On the other side, the government and security agencies argued that they would be unable to read the communications of drug cartels and terrorists, thereby hampering their investigation and prosecution of criminals.
Various compromises have been proposed by the U.S. government, such as key escrow, in which all private encryption keys are held by a neutral third party and relinquished to law enforcement bodies in criminal investigations, yet it has not had wide support and the issue of government controls on encryption remains largely undecided.

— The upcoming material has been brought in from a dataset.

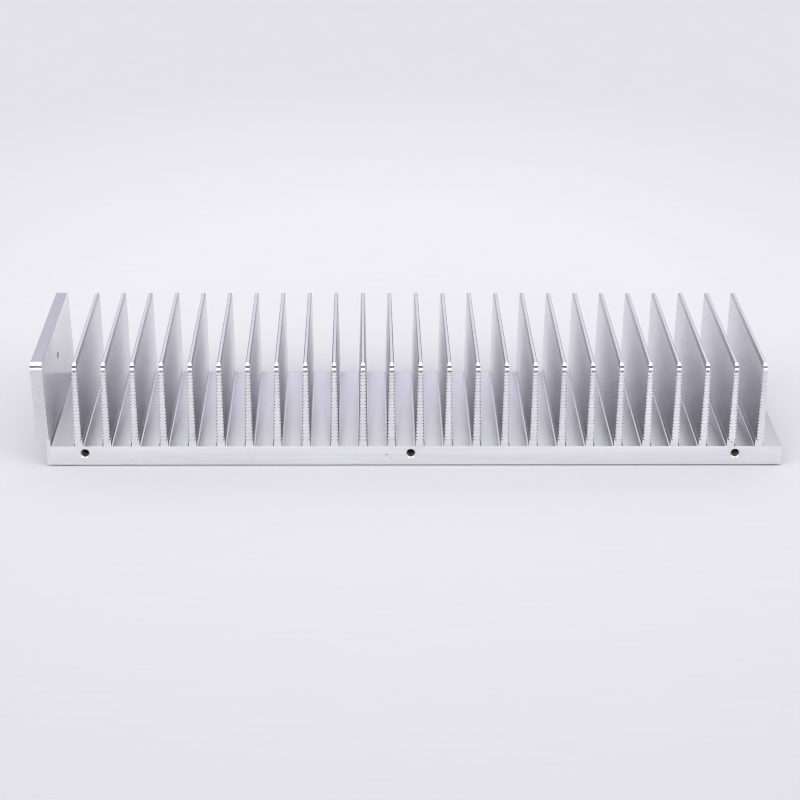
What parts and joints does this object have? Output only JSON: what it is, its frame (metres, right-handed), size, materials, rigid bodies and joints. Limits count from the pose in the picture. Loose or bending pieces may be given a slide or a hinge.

Although strong encryption has in recent years entered the public domain, the National Security Agency (NSA) is still largely responsible for its development and control. The NSA has stood at the forefront of cryptanalytical science for the last half century and has played a role in almost every encryption-related issue since its inception.

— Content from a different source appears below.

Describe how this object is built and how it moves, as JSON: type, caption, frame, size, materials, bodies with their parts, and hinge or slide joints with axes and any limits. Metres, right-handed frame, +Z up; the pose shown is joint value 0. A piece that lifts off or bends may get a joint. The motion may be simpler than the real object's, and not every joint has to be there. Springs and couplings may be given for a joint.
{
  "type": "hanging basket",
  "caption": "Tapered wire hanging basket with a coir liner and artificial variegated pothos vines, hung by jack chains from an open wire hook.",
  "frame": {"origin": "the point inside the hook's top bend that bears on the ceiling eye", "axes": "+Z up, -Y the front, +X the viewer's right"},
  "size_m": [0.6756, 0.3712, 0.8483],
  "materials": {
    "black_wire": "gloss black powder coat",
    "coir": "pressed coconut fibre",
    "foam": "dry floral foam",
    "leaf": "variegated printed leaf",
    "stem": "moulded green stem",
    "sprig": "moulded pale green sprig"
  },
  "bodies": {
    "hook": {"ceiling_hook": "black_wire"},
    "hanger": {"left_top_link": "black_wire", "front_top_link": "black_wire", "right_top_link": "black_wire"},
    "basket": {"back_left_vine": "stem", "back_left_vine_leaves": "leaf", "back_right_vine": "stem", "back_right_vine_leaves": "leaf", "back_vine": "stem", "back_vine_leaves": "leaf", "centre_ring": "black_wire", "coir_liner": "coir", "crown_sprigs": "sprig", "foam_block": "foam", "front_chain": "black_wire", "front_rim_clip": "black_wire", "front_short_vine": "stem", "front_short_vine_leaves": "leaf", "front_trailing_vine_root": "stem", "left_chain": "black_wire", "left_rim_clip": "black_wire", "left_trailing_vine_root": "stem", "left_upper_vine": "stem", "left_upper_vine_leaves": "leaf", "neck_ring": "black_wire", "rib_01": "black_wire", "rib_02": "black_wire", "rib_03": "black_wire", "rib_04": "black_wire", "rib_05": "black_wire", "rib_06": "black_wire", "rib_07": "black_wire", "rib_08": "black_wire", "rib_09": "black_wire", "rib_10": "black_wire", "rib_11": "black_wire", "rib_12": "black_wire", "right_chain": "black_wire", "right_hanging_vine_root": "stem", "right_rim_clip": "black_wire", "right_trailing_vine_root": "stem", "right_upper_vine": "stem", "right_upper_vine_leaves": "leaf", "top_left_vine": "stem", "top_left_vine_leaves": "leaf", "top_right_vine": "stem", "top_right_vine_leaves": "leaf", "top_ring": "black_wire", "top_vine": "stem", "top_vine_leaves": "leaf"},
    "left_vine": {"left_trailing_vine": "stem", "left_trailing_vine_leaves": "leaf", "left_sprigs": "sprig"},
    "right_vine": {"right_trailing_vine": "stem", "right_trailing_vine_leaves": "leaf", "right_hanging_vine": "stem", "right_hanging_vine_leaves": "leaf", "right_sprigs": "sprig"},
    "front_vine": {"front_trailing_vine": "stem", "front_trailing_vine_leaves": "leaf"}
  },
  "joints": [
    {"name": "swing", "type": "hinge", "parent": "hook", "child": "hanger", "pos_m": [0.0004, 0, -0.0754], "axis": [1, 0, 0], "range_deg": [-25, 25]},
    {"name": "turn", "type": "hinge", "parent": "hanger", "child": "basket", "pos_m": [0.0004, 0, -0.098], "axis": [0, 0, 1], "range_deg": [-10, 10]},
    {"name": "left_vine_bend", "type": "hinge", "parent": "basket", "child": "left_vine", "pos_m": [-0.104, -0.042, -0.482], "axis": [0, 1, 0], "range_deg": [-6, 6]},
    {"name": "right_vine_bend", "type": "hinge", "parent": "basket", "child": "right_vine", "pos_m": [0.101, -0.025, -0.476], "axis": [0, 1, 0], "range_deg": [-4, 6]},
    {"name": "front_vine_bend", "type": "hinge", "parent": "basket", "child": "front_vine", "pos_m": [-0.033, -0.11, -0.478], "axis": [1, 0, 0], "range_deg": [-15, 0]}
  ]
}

Established in 1952 by the presidential directive of Harry S. Truman, the NSA began its life as the Armed Forces Security Agency (AFSA), eventually expanding to become larger than the CIA. For many years, its name did not appear on any governmental documentation and its budget remains a matter of great secrecy.
Though the NSA is in one sense a modern-day black chamber, it is also the largest information gathering and cryptanalytical body history has ever seen, administering the ECHELON program, employing more mathematicians than any organization in the world, and cryptanalyzing both domestic and international communications for use by U.S. intelligence and law enforcement agencies.
There is also some evidence that it has been involved in industrial espionage by passing on information to U.S. companies in order to win lucrative international contracts. Unsurprisingly, modern conspiracy theories, novels, and films such as Sneakers (1992), Mercury Rising (1998), and Enemy of the State (1998) have cited it, rather than the CIA, as the newly definitive enemy of the people.